Shell aren’t having a good time of it at the moment. Having recently admitted that their actions in the Niger delta may have contributed to human rights violations, and facing scrutiny for overstating its oil reserves (thereby artificially inflating the value of their assets) they are now facing allegations that they haven’t lived up to their own ‘green pledge’.
According to today’s Guardian, Friends of the Earth, the environmental group, today accused oil giant Shell of failing to live up to its promise of environmental and social responsibility.
A couple of years ago, Oxfam put on a day of workshops for those involved in online activism and advocacy. The idea was to draw together those working to model new ways of running conversations, campaigns and NGOs online, to share best practice and to seek ways of working together. In order to provide some food for thought a member of parliament was invited to address us, as was, controversially, a representative of Shell.
That representative attempted to outline the steps Shell had taken to make their website an interactive space where their consumers could challenge them on issues (such as their human rights and environmental records, papers on which were floating round the room) and receive answers on how the company worked. Despite that representative’s enthusiasm, not many were convinced. The examples offered were certainly open to the interpretation that Shell was simply using this section of their website (one that I can no longer find from a quick browse) to pick issues that their PR department needed to work on. Without any real commitment to transparency.
That is, of course, one of the factors that was often left out in early discussions of the impact of the web. The web certainly does allow much streamlined access to information about a given body, but that information is simply what they choose to make available. And while use of a website can give consumers (and other interested parties) greater access to an organisation, that needn’t be followed by any accountability of either party to the other.
In fact, Shell is accountable to two groups: consumers and shareholders. And it is in the relationship of management with the latter group that more concern can be raised. Last week, The Guardian reported that The embattled oil giant Shell today bowed to pressure from big shareholders to provide details of its corporate governance review. The company phrased it a little differently:
On March 5, 2004, Royal Dutch/Shell Group of Companies announced that it wishes to consider the views of shareholders and various advisory bodies in respect of the structure and overall governance of the Group.

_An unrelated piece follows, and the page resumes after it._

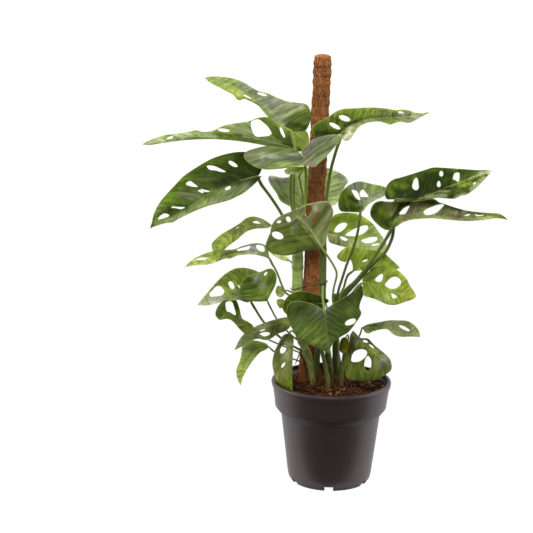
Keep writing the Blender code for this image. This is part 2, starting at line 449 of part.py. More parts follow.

But with either choice of phraseology something isn’t quite right here. Certainly a large corporation can’t go back to its massed shareholders for input to every decision, that is why the company has a Board, but they are accountable to those shareholders, and to continue the Guardian’s sadly fair characterisation, those shareholders should not have to ‘prise’ anything open.
Situations of this sort would appear to reinforce the notion that new measures are needed to ensure that large corporations remain accountable outside of their own board room. When they have a track record as poor as Shell’s, perhaps it is worth noting the words of Friends of the Earth’s Executive Director, Tony Juniper:
“Unlike shareholders,the communities living next door to Shell have little or no rights of redress. Many suffer ill health, pollution and environmental damage as a result of Shell’s pursuit of profits. It is time the British Government legislated and gave communities the right to protection from such corporate abuse. And they must be compensated when abuse occurs.”